%%

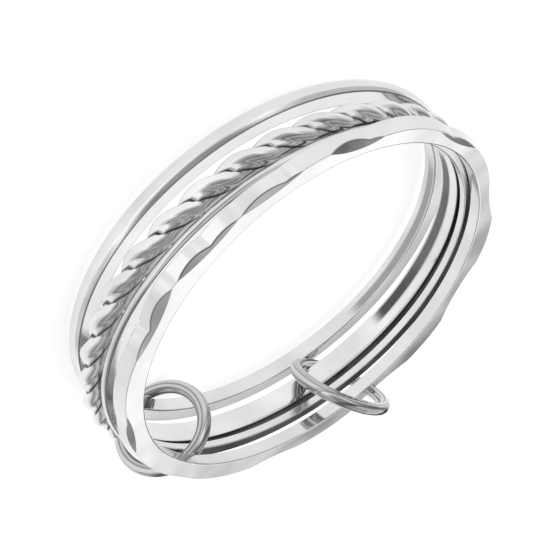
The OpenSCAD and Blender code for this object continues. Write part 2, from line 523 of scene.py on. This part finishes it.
# The painted dark lines: a dark reflection painted along each outer edge, and painted shade where a
# facet begins, which reaches crease_line to each side and is darker where the blow cuts deeper
painted_corner_line_darkness = 0.5
crease_line = 0.014
painted_crease_darkness = 0.85
crease_line_cut = (0.004, 0.03)

# One row for each blow, with the lobe that follows it: azimuth of the mark, radius of the
# front edge there, radius where the mark begins on the front face, radius of the hammer's
# face, radius of the front edge at the next lobe's crown
hammer_marks = (
    (16, 9.29, 9.23, 12, 9.35),
    (52, 9.21, 9.11, 14, 9.35),
    (90, 9.09, 8.97, 14, 9.42),
    (128, 9.11, 8.97, 14, 9.38),
    (166, 9.03, 8.95, 14, 9.12),
    (201, 8.85, 8.8, 14, 9.1),
    (237, 8.89, 8.79, 7, 9.17),
    (261, 9.15, 9, 20, 9.23),
    (279, 9.15, 9.05, 14, 9.43),
    (304, 9.05, 8.98, 14, 9.28),
    (340, 9.13, 9.03, 14, 9.31),
)


def lobe_circles():
    """The circle through each pair of marks and the crown between them: azimuth, offset, radius."""
    circles = []
    for this_blow, next_blow in zip(hammer_marks, hammer_marks[1:] + hammer_marks[:1]):
        mark, r_edge, _, _, crown = this_blow
        half = ((next_blow[0] - mark) % 360) / 2
        r_mark = (r_edge + next_blow[1]) / 2
        offset = (crown ** 2 - r_mark ** 2) / (2 * (crown - r_mark * math.cos(math.radians(half))))
        circles.append((mark + half, offset, crown - offset))
    return circles


def lobed_wall(azimuth, spread):
    """Radius of the outer wall at an azimuth, where it has spread so far past the front edge."""
    reach = 0
    for middle, offset, radius in crown_circles:
        turn = math.radians(azimuth - middle)
        half_chord = (radius + spread) ** 2 - (offset * math.sin(turn)) ** 2
        if half_chord > 0:
            reach = max(reach, offset * math.cos(turn) + math.sqrt(half_chord))
    return reach


def hammer_rise(aside, hammer_r):
    """How much less the hammer's round face cuts at a distance aside of its middle."""
    return (hammer_r - math.sqrt(hammer_r ** 2 - aside ** 2)) / math.cos(mark_slope)


def struck_edge(azimuth):
    """Radius where the facet of a blow begins, and radius and height of the front edge.

    The edge and the wall depend on each other, so each is worked out from the other in rounds.
    """
    half_w = hammered_w / 2
    front = lobed_wall(azimuth, 0)
    begins, edge, height = front - unstruck_crease, front, half_w
    for mark, _, r_begin, hammer_r, _ in hammer_marks:
        turn = math.radians((azimuth - mark + 180) % 360 - 180)
        if abs(turn) > mark_reach:
            continue
        r_edge, z_edge, r_start = front, half_w, front
        for _ in range(EDGE_ROUNDS):
            cut = (r_edge * math.cos(turn) - r_begin) * math.tan(mark_slope)
            z_edge = half_w - cut + hammer_rise(r_edge * math.sin(turn), hammer_r)
            r_edge = lobed_wall(azimuth, wall_spread * (half_w - min(z_edge, half_w)) / hammered_w)
            rise = hammer_rise(r_start * math.sin(turn), hammer_r)
            r_start = (r_begin + rise / math.tan(mark_slope)) / math.cos(turn)
        if z_edge < height:
            begins, edge, height = min(r_start, r_edge - least_facet), r_edge, z_edge
    return begins, edge, height


def rounded_corner(before, corner, after, rounding):
    """Points of a rounded corner of a section, between its two neighbours."""
    towards, onwards = before - corner, after - corner
    start = corner + towards.normalized() * min(rounding, towards.length / 2)
    end = corner + onwards.normalized() * min(rounding, onwards.length / 2)
    points = []
    for step in range(ROUNDING_STEPS + 1):
        t = step / ROUNDING_STEPS
        points.append((1 - t) ** 2 * start + 2 * t * (1 - t) * corner + t ** 2 * end)
    return points


crown_circles = lobe_circles()
bright_corner = [0] * (ROUNDING_STEPS + 1)
painted_line_corner = [painted_corner_line_darkness * math.sin(math.pi * i / ROUNDING_STEPS) ** 2
                for i in range(ROUNDING_STEPS + 1)]
hammered_rings = []
hammered_painted_shade = []
for step in range(HAMMERED_STEPS):
    azimuth = step * 360 / HAMMERED_STEPS
    begins, edge, height = struck_edge(azimuth)
    half_w = hammered_w / 2
    inner_rear = Vector((hammered_r_in, -half_w))
    outer_rear = Vector((lobed_wall(azimuth, wall_spread), -half_w))
    outer_front = Vector((edge, height))
    facet = Vector((begins, half_w))
    inner_front = Vector((hammered_r_in, half_w))
    section = rounded_corner(inner_front, inner_rear, outer_rear, hole_bevel)
    section += rounded_corner(inner_rear, outer_rear, outer_front, outer_rounding)
    section += rounded_corner(outer_rear, outer_front, facet, outer_rounding)
    down = outer_front - facet
    beside = down.normalized() * min(crease_line, down.length / 3)
    section += [facet + beside, facet, facet - Vector((crease_line, 0))]
    section += rounded_corner(facet, inner_front, inner_rear, hole_bevel)
    # Painted shade in the crease where the facet begins, darker where the blow cuts deeper
    struck = painted_crease_darkness * ramp(half_w - height, *crease_line_cut)
    hammered_painted_shade += bright_corner + painted_line_corner + painted_line_corner + [0, struck, 0] + bright_corner
    turn = math.radians(azimuth)
    hammered_rings.append([(r * math.cos(turn), r * math.sin(turn), z) for r, z in section])
hammered_band = closed_ring_mesh("hammered_band_silver", hammered_rings)
smooth_but_for(hammered_band, hammered_crease_angle)
store(hammered_band, "painted_shade", hammered_painted_shade)
settle(hammered_band, "hammered_band_silver", (*hammered_shift, hammered_z),
       tilted(hammered_tilt, hammered_high_side))
hammered_band.data.materials.append(
    silver_surface("hammered band silver", hammered_colour, hammered_roughness, hammered_unevenness))
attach(hammered_band, "root")
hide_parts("hammered_band")

# Links. The real pieces are two lengths of round silver wire, each bent into a ring round
# some of the bands, closed with hard solder, whose seam stands a hair proud, and polished.
link_wire = 0.622  # a hair finer than the CAD wire, whose box is measured on a coarser mesh
seam_half_width = 0.05
seam_stands = 0.012
# The links' silver is given a darker colour than the bands', as painted shade
link_shaded_colour = (0.7, 0.7, 0.705)
link_roughness = 0.07
link_unevenness = 0.02
LINK_STEPS = 240
WIRE_SIDES = 90

# One row for each dark reflection painted along the wire: degrees round the wire, how far it
# spreads to each side, how dark it is
painted_reflection_lines = (
    (-165, 16, 0.5),
    (-118, 12, 0.45),
    (-84, 14, 0.6),
    (-30, 20, 0.4),
    (-8, 8, 0.6),
    (38, 12, 0.55),
    (62, 16, 0.35),
    (104, 14, 0.6),
    (140, 12, 0.4),
)
painted_line_core = 2


def wire_link(name, azimuth, radius, height, facing, lift, r, seam):
    """A ring of round wire, its axis pointing to the azimuth facing and rising by lift.

    Its middle lies at an azimuth, radius and height of the stack. The ring's own radius is r,
    and its seam lies at so many degrees round it.
    """
    side = math.radians(azimuth)
    turn = (Matrix.Rotation(math.radians(facing), 3, "Z")
            @ Matrix.Rotation(math.radians(90 - lift), 3, "Y"))
    bpy.ops.object.select_all(action="DESELECT")
    bpy.ops.mesh.primitive_torus_add(major_segments=LINK_STEPS, minor_segments=WIRE_SIDES,
                                     major_radius=r, minor_radius=link_wire / 2)
    link = bpy.context.object
    bpy.ops.object.mode_set(mode="EDIT")
    along = Vector((math.cos(math.radians(seam)), math.sin(math.radians(seam)), 0))
    across = Vector((-along.y, along.x, 0))
    pick_points(link, lambda co: co.dot(along) > 0 and abs(co.dot(across)) < seam_half_width)
    bpy.ops.transform.shrink_fatten(value=seam_stands)
    bpy.ops.mesh.select_all(action="DESELECT")
    bpy.ops.object.mode_set(mode="OBJECT")
    bpy.ops.object.shade_smooth()

    # Dark reflections painted in lines along the wire
    def painted_lines_at(ring_r, azimuth, z):
        around = math.degrees(math.atan2(z, ring_r - r))
        return max(depth * (1 - ramp(abs((around - line + 180) % 360 - 180), painted_line_core, spread))
                   for line, spread, depth in painted_reflection_lines)
    painted_shade(link, painted_lines_at)
    settle(link, name, (radius * math.cos(side), radius * math.sin(side), height), turn.to_euler())
    return link


link_silver = silver_surface("link silver", link_shaded_colour, link_roughness, link_unevenness)
left_link = wire_link("left_link_wire", azimuth=21.02, radius=8.734, height=1.606,
                      facing=87.2, lift=5.8, r=1.987, seam=200)
right_link = wire_link("right_link_wire", azimuth=83.2, radius=8.226, height=3.227,
                       facing=204, lift=-17.26, r=2.218, seam=160)
for link, node in ((left_link, "left_link"), (right_link, "right_link")):
    link.data.materials.append(link_silver)
    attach(link, "root")
    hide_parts(node)

# Studio. The floor is a sheet of white acrylic lit from below, under a soft white tent that is
# open overhead, where the room is grey, and darker low down behind the ring. Those dimmer
# places draw the silver's edges, and the lit floor leaves only a faint shadow.
floor_side = 1.2  # the studio's own sizes are in metres
floor_grey = 0.3
floor_glow = 0.76
tent_brightness = 1.4

bpy.ops.object.select_all(action="DESELECT")
bpy.ops.mesh.primitive_plane_add(size=floor_side, location=(0, 0, cad_box[0].z))
floor = bpy.context.object
floor.name = "floor"
acrylic = bpy.data.materials.new("lit white acrylic")
acrylic.use_nodes = True
acrylic_shader = acrylic.node_tree.nodes["Principled BSDF"]
acrylic_shader.inputs["Base Color"].default_value = (floor_grey, floor_grey, floor_grey, 1)
acrylic_shader.inputs["Roughness"].default_value = 0.9
acrylic_shader.inputs["Specular IOR Level"].default_value = 0
acrylic_shader.inputs["Emission Color"].default_value = (1, 1, 1, 1)
acrylic_shader.inputs["Emission Strength"].default_value = floor_glow
floor.data.materials.append(acrylic)

world = bpy.data.worlds.new("soft tent")
bpy.context.scene.world = world
world.use_nodes = True
sky, wires = world.node_tree.nodes, world.node_tree.links
tent = sky["Background"]
tent.inputs["Color"].default_value = (1, 1, 1, 1)
way = sky.new("ShaderNodeTexCoord")


def fading(value, start, end, at_start, at_end):
    """Brightness that runs softly from one value to another as the input passes a stretch."""
    fade = sky.new("ShaderNodeMapRange")
    fade.interpolation_type = "SMOOTHSTEP"
    fade.inputs["From Min"].default_value = start
    fade.inputs["From Max"].default_value = end
    fade.inputs["To Min"].default_value = at_start
    fade.inputs["To Max"].default_value = at_end
    wires.new(value, fade.inputs["Value"])
    return fade.outputs["Result"]


def facing_to(x, y, z):
    """How closely a direction of the sky agrees with another, from -1 to 1."""
    agree = sky.new("ShaderNodeVectorMath")
    agree.operation = "DOT_PRODUCT"
    agree.inputs[1].default_value = Vector((x, y, z)).normalized()
    wires.new(way.outputs["Generated"], agree.inputs[0])
    return agree.outputs["Value"]


def joined(operation, *lights):
    """Two or more brightnesses combined by an operation, from the first to the last."""
    whole = lights[0]
    for light in lights[1:]:
        step = sky.new("ShaderNodeMath")
        step.operation = operation
        wires.new(whole, step.inputs[0])
        wires.new(light, step.inputs[1])
        whole = step.outputs["Value"]
    return whole


def scaled(value, factor):
    """A brightness times a fixed factor."""
    product = sky.new("ShaderNodeMath")
    product.operation = "MULTIPLY"
    product.inputs[1].default_value = factor
    wires.new(value, product.inputs[0])
    return product.outputs["Value"]


# The tent's wall ends at the dim rim of the opening, with the grey ceiling of the room in its
# middle and a white panel at its back. The low part is dark only behind the ring, and the
# lens side and the two ends are dimmer than the rest.
overhead = facing_to(0, 0.457, 0.889)
tent_wall = fading(overhead, 0.38, 0.5, 1.0, 0.3)
ceiling = fading(overhead, 0.60, 0.72, 0.0, 0.62)
back_panel = fading(facing_to(0, 0.80, 0.60), 0.90, 0.955, 0.0, 1.0)
above = joined("MAXIMUM", tent_wall, ceiling, back_panel)
above_low_part = fading(facing_to(0, 0, 1), 0.34, 0.52, 0.1, 1.0)
not_behind = fading(facing_to(0, 1, 0), 0.82, 0.95, 1.0, 0.0)
low_part = joined("MAXIMUM", above_low_part, not_behind)
lens_side = fading(facing_to(0, -0.70, 0.71), 0.74, 0.95, 1.0, 0.3)
left_end = fading(facing_to(-0.9, 0, 0.45), 0.70, 0.97, 1.0, 0.5)
right_end = fading(facing_to(0.9, 0, 0.45), 0.70, 0.97, 1.0, 0.6)
folds = sky.new("ShaderNodeTexNoise")
folds.inputs["Scale"].default_value = 2.6
folds.inputs["Detail"].default_value = 2
wires.new(way.outputs["Generated"], folds.inputs["Vector"])
cloth = fading(folds.outputs["Fac"], 0.38, 0.58, 0.78, 1.0)
tent_light = joined("MULTIPLY", above, low_part, lens_side, left_end, right_end, cloth)
wires.new(scaled(tent_light, tent_brightness), tent.inputs["Strength"])

lamp_data = bpy.data.lights.new("top lamp", "AREA")
lamp_data.shape = "DISK"
lamp_data.size = 0.42
lamp_data.energy = 1.6
lamp = bpy.data.objects.new("top lamp", lamp_data)
lamp.location = Vector((-0.12, -0.16, 0.36))
lamp.rotation_euler = (-lamp.location).to_track_quat("-Z", "Y").to_euler()
lamp.visible_glossy = False
bpy.context.scene.collection.objects.link(lamp)

# The camera stands where the photograph's outlines of the bands put it.
camera_place = (0.2077, -45.5179, 27.5019)
camera_turn = (-52.7935, -33.2887, 157.5708)
camera_data = bpy.data.cameras.new("camera")
camera_data.sensor_width = 36
camera_data.lens = 82.444
camera_data.clip_start = 0.001
camera_data.clip_end = 10
camera = bpy.data.objects.new("camera", camera_data)
camera.location = Vector(camera_place) * MM
camera.rotation_euler = Euler([math.radians(turn) for turn in camera_turn])
bpy.context.scene.collection.objects.link(camera)
bpy.context.scene.camera = camera

bpy.context.scene.view_settings.view_transform = "Standard"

%%

Restate word for word only the lines running from the beginning of the data to the line holding "crease_line_cut = (0.004, 0.03)", both included.

### THE RESULT:
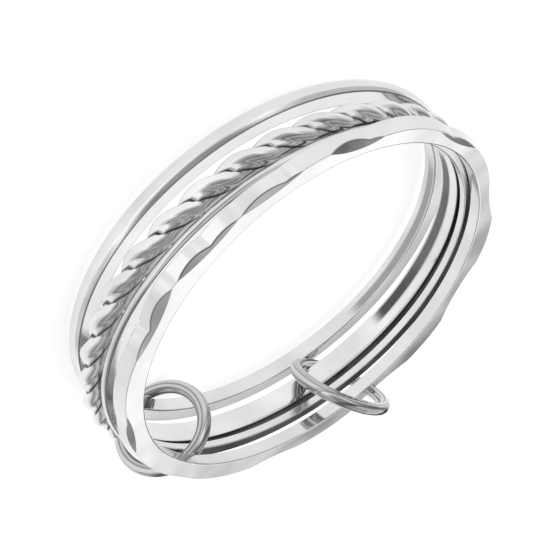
The OpenSCAD and Blender code for this object continues. Write part 2, from line 523 of scene.py on. This part finishes it.
# The painted dark lines: a dark reflection painted along each outer edge, and painted shade where a
# facet begins, which reaches crease_line to each side and is darker where the blow cuts deeper
painted_corner_line_darkness = 0.5
crease_line = 0.014
painted_crease_darkness = 0.85
crease_line_cut = (0.004, 0.03)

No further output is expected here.